The effectiveness of GL is well-established. A 1996 study commissioned by the NHTSA found that GL reduced injury, fatality and moving-violation rates among 16- and 17-year-old drivers by about 20 percent.

So what can a parent do if his or her child is about to become a new driver in a state with no GL laws? This was what I experienced in Connecticut, which was not yet a GL state when my oldest son was licensed. First, after getting his learner’s permit, for over a year he had lots of practice with an adult at his side. When he got his license at 17, I imposed house rules including no passengers (except parents), no solo night driving and no “just driving around for fun” before age 18. Perhaps most important to the big picture, I used my position as president of the Connecticut College of Emergency Physicians to work with other groups to win passage of a GL law, making all teen drivers in Connecticut safer.

Concerned parents living in states that do not have GL laws can and should take action.
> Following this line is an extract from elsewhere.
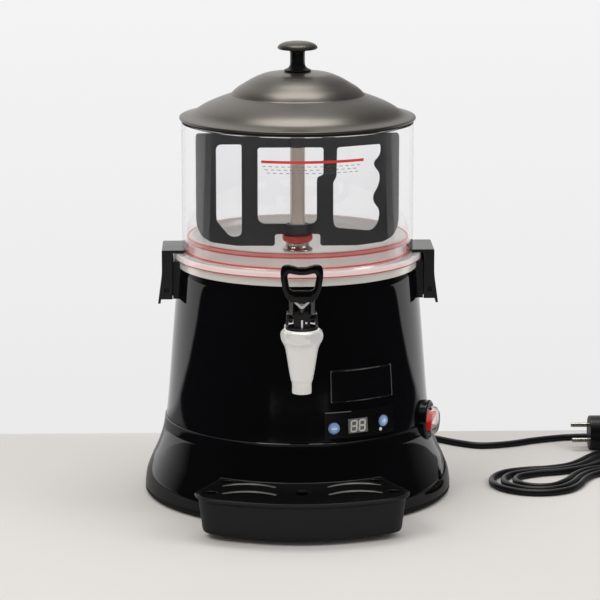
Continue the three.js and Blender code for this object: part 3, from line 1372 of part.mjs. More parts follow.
// The hank: loops pressed together at a waist, each smaller than the one outside it
const hankWaist = new THREE.Vector3(322, 62, 0);
const hankTurn = THREE.MathUtils.degToRad(40);
const hankLoops = 2.625;
const hankStepsPerLoop = 24;
const hankRight = 40;
const hankLeft = 97;
const hankLeftStep = 2;
const hankLeftRadius = 50;
const hankLeftRadiusStep = 11;
const hankRightRadius = 39;
const hankRightRadiusStep = 8.2;
const hankWaistHalf = 25;
const hankWaistStep = 8.6;
const cordSides = 6;
const cordRest = cordRadius;
const ease = (from, to, share) => from + ((to - from) * (1 - Math.cos(quarterTurn * 2 * share))) / 2;
function hankPoint(loops) {
  const quarter = Math.floor((loops % 1) * 4 + weld);
  const share = (loops % 1) * 4 - quarter;
  const leftPlace = -(hankLeft - hankLeftStep * loops);
  const leftRadius = hankLeftRadius - hankLeftRadiusStep * loops;
  const rightRadius = hankRightRadius - hankRightRadiusStep * loops;
  const waist = hankWaistHalf - hankWaistStep * loops;
  let [x, y] = [0, 0];
  if (quarter === 1) {
    x = leftPlace - leftRadius * Math.sin(quarterTurn * 2 * share);
    y = -leftRadius * Math.cos(quarterTurn * 2 * share);
  } else if (quarter === 3) {
    x = hankRight + rightRadius * Math.sin(quarterTurn * 2 * share);
    y = rightRadius * Math.cos(quarterTurn * 2 * share);
  } else {
    const leftward = quarter === 0 ? share : 1 - share;
    x = hankRight + (leftPlace - hankRight) * leftward;
    const half = leftward * 2;
    const away = half < 1 ? ease(rightRadius, waist, half) : ease(waist, leftRadius, half - 1);
    y = quarter === 0 ? -away : away;
  }
  return new THREE.Vector3(x, y, 0);
}
const hankCentres = [];
const hankSteps = Math.round(hankLoops * hankStepsPerLoop);
for (let i = 0; i <= hankSteps; i += 1) hankCentres.push(hankPoint(i / hankStepsPerLoop));
const straightEnd = (end, inner) => end.clone().sub(inner).setLength(2 * cordRadius).add(end);
hankCentres.unshift(straightEnd(hankCentres[0], hankCentres[1]));
hankCentres.push(straightEnd(hankCentres[hankCentres.length - 1], hankCentres[hankCentres.length - 2]));
for (const centre of hankCentres) {
  centre.applyAxisAngle(new THREE.Vector3(0, 0, 1), hankTurn).add(hankWaist).setZ(cordRest);
}
addPiece(machine, 'cord_hank', cordBlack, cordTube(hankCentres, cordSides));

// The least gap between two stretches of the hank, measured on points of its centre line
const dense = [];
const densePerStep = 4;
for (let i = 0; i < hankCentres.length - 1; i += 1) {
  for (let j = 0; j < densePerStep; j += 1) {
    dense.push(hankCentres[i].clone().lerp(hankCentres[i + 1], j / densePerStep));
  }
}
let leastGap = Infinity;
for (let i = 0; i < dense.length; i += 1) {
  for (let j = i + densePerStep * hankStepsPerLoop / 4; j < dense.length; j += 1) {
    leastGap = Math.min(leastGap, dense[i].distanceTo(dense[j]) - 2 * cordRadius);
  }
}
console.log(`least gap of the hank to itself: ${leastGap.toFixed(2)} mm`);

// The cord from the grommet along the table into the hank, and from the hank into the plug
function cordThrough(points, steps) {
  const curve = new THREE.CatmullRomCurve3(points.map(([x, y, z]) => new THREE.Vector3(x, y, z)));
  return curve.getSpacedPoints(steps);
}
const runSteps = 50;
const tailSteps = 20;
const cordJoint = 1.3;
const cordExit = grommetSleeveEnd + gap;
const exitPoint = [cordExit * Math.sin(grommetAzimuth), -cordExit * Math.cos(grommetAzimuth), grommetHeight];
const hankStart = hankCentres[0].clone().lerp(hankCentres[1], -cordJoint / (2 * cordRadius)).toArray();
const hankEnd = hankCentres[hankCentres.length - 1].clone()
  .lerp(hankCentres[hankCentres.length - 2], -cordJoint / (2 * cordRadius)).toArray();
const runPoints = [
  exitPoint,
  [67, 184, 22.5], [72.5, 195, 17.5], [82, 204, 9.5], [97, 207.5, 4.7], [115, 204, 3.7], [136, 194, 3.6], [157, 180, 3.5],
  [181, 160, 3.5], [205, 148, 3.5], [236, 154, 3.5], [266, 169, 3.5], [296, 180, 3.5], [327, 184, 3.5],
  [352, 183, 3.5], [375, 176, 3.5], [391, 161, 3.5], [401, 140, 3.5], [404.5, 118, 3.5], [403.5, 104, 3.5],
  [401, 90, 3.5], [396.5, 78, 3.5], [389.7, 67.9, 3.5],
  hankStart,
];
const tailPoints = [
  hankEnd,
  [316.5, 59.3, 3.6], [327, 67.5, 4.8], [341, 76, 7.6], [354, 82.5, 10.2], [366, 87.3, 11.3], [383, 91, 11.5], [396.5, 101.5, 11.8],
  [401, 117, 13], [395, 132, 15.2], [386, 140.6, 17.2], [377, 143.2, 18.3],
  [plugFaceX + plugLength + runningGap, plugCentreY, plugRadius],
];
addPiece(machine, 'cord_run', cordBlack, cordTube(cordThrough(runPoints, runSteps), cordSides));
addPiece(machine, 'cord_tail', cordBlack, cordTube(cordThrough(tailPoints, tailSteps), cordSides));

export default part;
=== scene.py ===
"""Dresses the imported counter-top hot chocolate dispenser in smooth surfaces and materials.

Lengths in the tables are millimetres in the machine's own frame: the origin on the table under
the middle of the round housing, +Z up, the tap towards -Y. in_place() turns them into metres in
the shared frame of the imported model.
"""

import math

import bmesh
import bpy
import numpy as np
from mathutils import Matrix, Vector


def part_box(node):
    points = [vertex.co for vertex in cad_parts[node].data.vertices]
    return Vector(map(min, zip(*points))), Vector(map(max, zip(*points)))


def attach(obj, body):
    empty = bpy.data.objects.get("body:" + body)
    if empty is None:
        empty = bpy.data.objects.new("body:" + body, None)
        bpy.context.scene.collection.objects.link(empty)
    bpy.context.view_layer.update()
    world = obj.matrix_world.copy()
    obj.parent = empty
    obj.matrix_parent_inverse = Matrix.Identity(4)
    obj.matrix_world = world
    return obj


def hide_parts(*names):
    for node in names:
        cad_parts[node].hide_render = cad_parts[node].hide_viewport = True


bl_info = {
    "name": "Hot chocolate dispenser",
    "version": (1, 0, 0),
    "blender": (4, 5, 0),
    "location": "3D View > Sidebar > Dispenser",
    "description": "Builds the visible surfaces and finishes of a counter-top hot chocolate dispenser",
    "category": "Add Mesh",
}

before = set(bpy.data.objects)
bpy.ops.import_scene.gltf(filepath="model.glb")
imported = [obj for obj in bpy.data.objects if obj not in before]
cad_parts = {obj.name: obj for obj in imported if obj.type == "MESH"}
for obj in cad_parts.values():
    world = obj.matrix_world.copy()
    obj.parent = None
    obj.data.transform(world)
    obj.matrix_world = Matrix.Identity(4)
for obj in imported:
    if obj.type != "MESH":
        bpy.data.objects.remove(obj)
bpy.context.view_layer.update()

MM = 0.001
# Points closer than this, in metres, are one, and a bend over this many degrees stays sharp
DOUBLES = 2e-6
CREASE = 34
FULL_TURN = 2 * math.pi
# The columns that lay a turned shape along X or along Y
ALONG_X = ((0, 1, 0), (0, 0, 1), (1, 0, 0))
ALONG_Y = ((1, 0, 0), (0, 0, 1), (0, 1, 0))

# The housing's axis in the shared frame, in metres
lid_low, lid_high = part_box("lid_dome")
AXIS_Y = (lid_low.y + lid_high.y) / 2


def linear(red, green, blue):
    """A colour written as 0 to 255 per channel, as the linear values that shaders use."""
    shares = np.array([red, green, blue], float) / 255
    low, high = shares / 12.92, ((shares + 0.055) / 1.055) ** 2.4
    return tuple(float(x) for x in np.where(shares <= 0.04045, low, high))


# Shapes as arrays of points and faces


def in_place(points):
    """Machine millimetres to metres in the shared frame: p / 1000 + (0, axis, 0)."""
    return np.asarray(points, float) * MM + np.array([0.0, AXIS_Y, 0.0])


def net(grid, wrap_rows=False, wrap_columns=False):
    """The quads between neighbouring points of a grid of points, closed where it wraps."""
    rows, columns = grid.shape[:2]
    index = np.arange(rows * columns).reshape(rows, columns)
    if wrap_rows:
        index = np.vstack([index, index[:1]])
    if wrap_columns:
        index = np.hstack([index, index[:, :1]])
    quads = np.stack([index[:-1, :-1], index[1:, :-1], index[1:, 1:], index[:-1, 1:]], -1)
    return grid.reshape(-1, 3), quads.reshape(-1, 4).tolist()


def together(*shapes):
    """Several shapes as one: their points one after another, their faces renumbered."""
    points, faces, first = [], [], 0
    for shape_points, shape_faces in shapes:
        points.append(np.asarray(shape_points, float))
        faces += [[corner + first for corner in face] for face in shape_faces]
        first += len(shape_points)
    return np.vstack(points), faces


def shifted(shape, x=0.0, y=0.0, z=0.0):
    """p + (x, y, z) for every point."""
    return np.asarray(shape[0]) + np.array([x, y, z], float), shape[1]


def turned_by(shape, columns, origin=(0, 0, 0)):
    """x a + y b + z c + origin for the three columns a, b and c."""
    return np.asarray(shape[0]) @ np.array(columns, float) + np.array(origin, float), shape[1]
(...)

Educating state officials using information obtained from NHTSA and Insurance Institute for Highway Safety websites is a good start. Letters to the editor and the support of civic and school organizations are also essential. Finally, support from police is critical because of their role in enforcement.

The Emergency Department acts as a filter for illness and injury in the surrounding community. This gives emergency physicians the opportunity to identify seemingly random incidents and recognize patterns of pathology that call out for preventive measures. It would be short-sighted and, frankly, irresponsible to simply “treat and street” without going to the source of certain injury or illness patterns in an effort to reduce or eliminate them. There will be more heartbreaking moments of delivering unimaginable news to anguished parents. We owe it to ourselves and our children to do everything we can to make those moments as infrequent as possible.